Students and faculty using the Harvard computing system this fall will find a bigger, faster and better system.

As a result of network improvements made this summer and fall, Harvard University Faculty of Arts and Sciences Computer Services (HASCS) quadrupled the space available on student e-mail accounts, upgraded servers, created Web pages for every course and upgraded the facilities in its labs and classrooms.

"It's safe to say that all students, faculty and staff in FAS who use our facilities will benefit from these improvements," said Rick Osterberg '96, coordinator of residential computing support for HASCS.

A student can now store 50 megabytes of information in his home directory, which holds e-mail messages--enough to store 84 archived copies of Moby Dick. Previously students could only store 11.5 megabytes.

"Although the 11.5-megabyte limit was sufficient for the majority of users, some were running into limitations with this quota. As with all computing resources, there is always a demand for more space," Osterberg said.

Osterberg described the changes as part of an ongoing effort to meet the demands placed on the Faculty of Arts and Sciences (FAS) network.

"As one figure, the number of e-mail messages that our systems process seems to roughly double every year to year and a half," Osterberg said. "We need to stay ahead of the curve so that our systems have the capacity to meet the growing demands."

In addition, the computers that handle student logins have also been upgraded, with performance increases of more than 20 percent.

The decisions were made in order both to make the network more helpful for students and to guarantee its stability.

"We were in a situation such that the money spent on increasing our storage space was justified in light of the increase in resources that it provides," Osterberg said.

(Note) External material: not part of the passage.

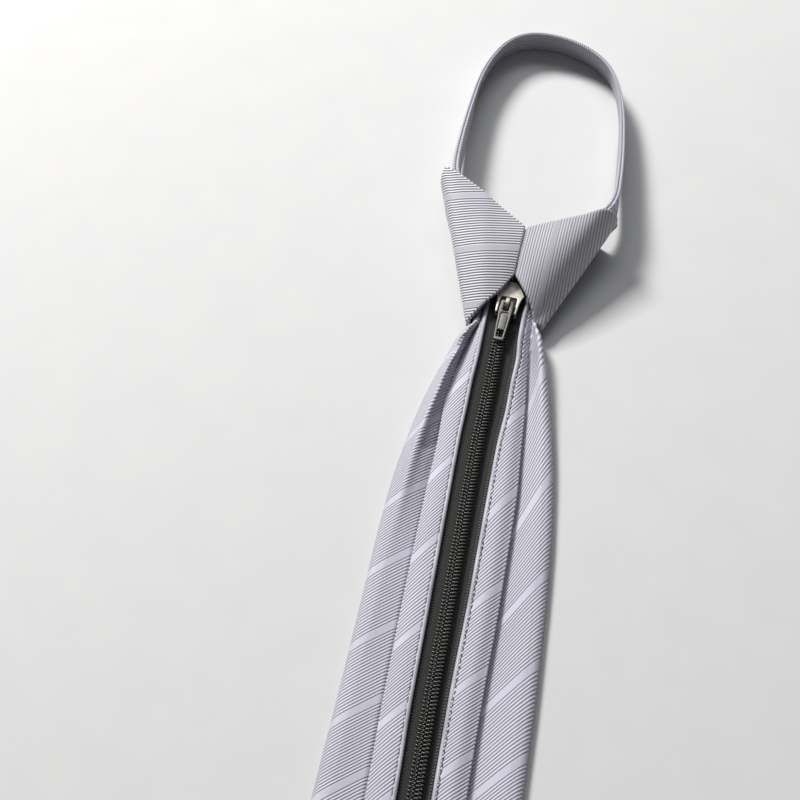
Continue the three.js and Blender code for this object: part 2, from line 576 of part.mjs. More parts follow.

Not all of the changes have dealt with equipment. In response to an FAS Information Technology committee decision last May, new Web pages have been created for every course offered in the FAS.

So far, many of the 2,200 pages contain only the official description of the course found in the course catalog. However, instructors and teaching staff are revising the pages at a rate of ten courses a day, said Paul F. Bergen, manager of the Instructional Computing Group (ICG).

"We designed tools which we call the 'Instructor's Toolkit' which allow instructors to update these sites automatically," Bergen said.

Using the kit, professors can disseminate administrative information such as lecture notes and course syllabi, as well as create online bulletin boards to continue class discussions and make announcements on a calendar of events.

"What we hope to do for the faculty," Bergen said, "is make it easier for them to use the Web and make the Web more approachable."